MISSOURI is winning the war against serious highway crashes and saving lives in the process.
Missouri reported 1,257 crash fatalities in 2005. The Missouri Coalition for Roadway Safety engineered a paradigm shift that same year. The Missouri Department of Transportation began adding safety features on highways to reduce injuries and deaths, and safety groups redoubled their safe driving awareness campaigns. Law enforcement agencies boosted their efforts.
The number of fatalities has fallen every year since that team effort began. Highway deaths fell to 786 in 2011.
Leanna DePue, chairman of the Missouri Coalition for Roadway Safety, prefers to say that "2,009 lives have been saved" by reducing the death toll of calendar 2005 in succeeding years.
The coalition recently unveiled a new document, fittingly named Missouri's Blueprint to Save More Lives.
The top strategy, not surprisingly, is to increase safety belt use. No other action has so much potential to save lives and prevent serious injuries.
During a conference last week in Hannibal, Mo., three speakers told how seat belt use -- or the failure to use them -- affects lives.

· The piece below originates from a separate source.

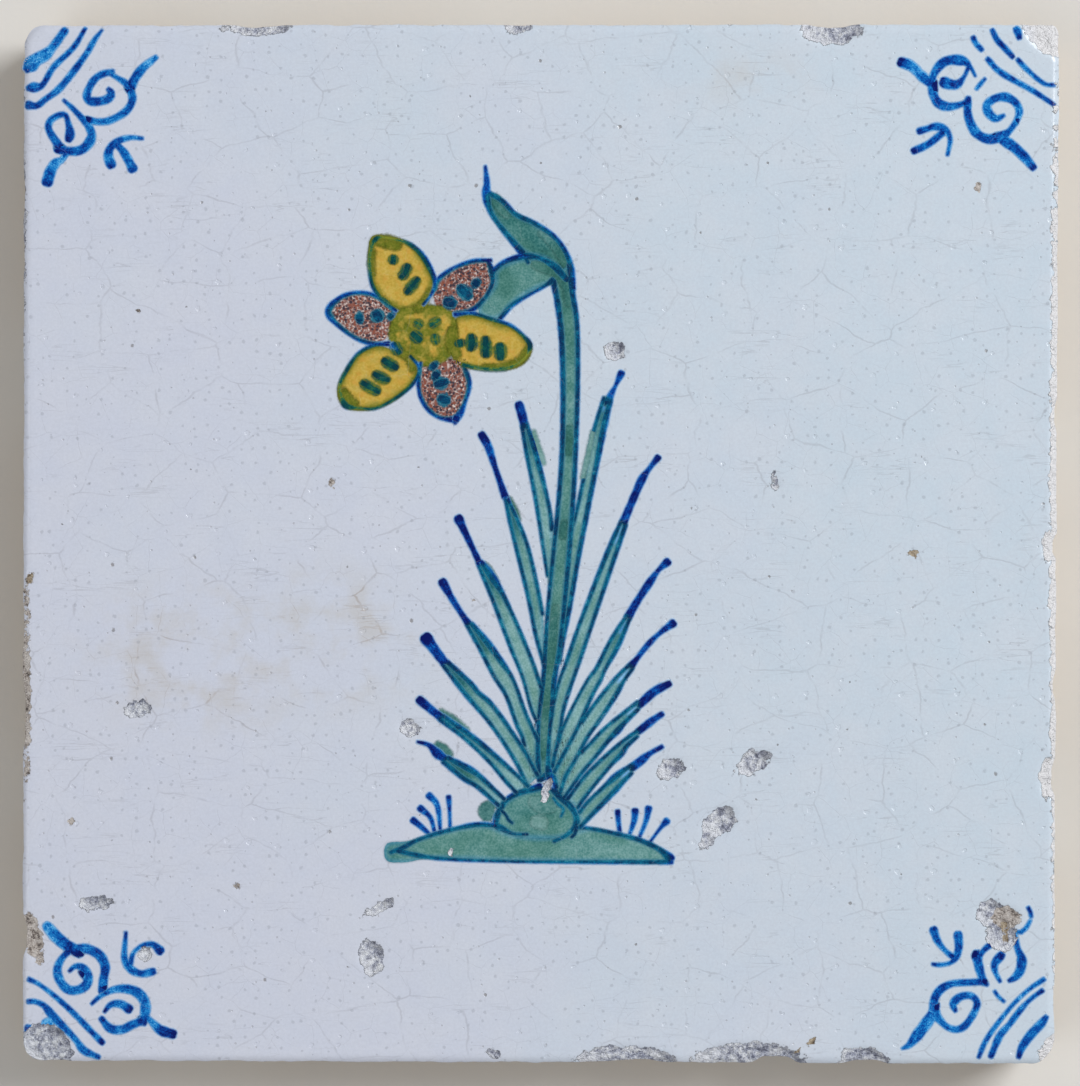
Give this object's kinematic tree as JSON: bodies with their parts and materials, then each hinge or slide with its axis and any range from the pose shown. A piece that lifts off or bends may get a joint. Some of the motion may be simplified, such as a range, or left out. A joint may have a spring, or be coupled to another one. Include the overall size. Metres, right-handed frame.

Crystal Lain of Hannibal told of "a life lost" when her sister was ejected from a car in which other occupants survived. Kayle Denny of Jefferson City told of "lives changed" in a crash that put her in a wheelchair and left one of her friends dead. Steve Dickson of Hannibal told about "lives saved" when he and a passenger wore seat belts and survived a head-on crash with little more than bruises.
Statistics support the speakers' experiences. According to a 2011 national survey, 66 percent of Missouri teens wore seat belts. Yet 80 percent of the state's teen fatalities were from the 34 percent of teens not wearing safety belts.
Missouri Department of Transportation officials will continue to make highway improvements that help reduce serious crashes. More cable guards will be installed in medians to prevent cross-over crashes. Signs will help alert motorists on curves. Rumble stripes and strips will warn when vehicles are approaching danger. Shoulders will be improved to avoid drop-offs.
Those changes to the highway system will help, but similar improvements have already been made in the state's most dangerous areas.
Drivers and passengers can do more to improve their own safety than anything MoDOT and other coalition partners can do.
A recent survey found that seat belt use in Missouri was 79 percent. That lags behind the national seat belt usage rate of 86 percent.
"Highway safety starts with individuals," DePue said in Hannibal.
It only takes a few seconds to buckle a seat belt and potentially save a life.
Text messages can wait, along with any other distractions.
Missouri's Coalition for Roadway Safety has set a goal of reducing fatal highway crashes to 700 or fewer people by 2016.
DePue said the ultimate goal is to see zero highway deaths. To those who tell her that is unreasonable, DePue asks, "What level of highway deaths would be acceptable in your family?"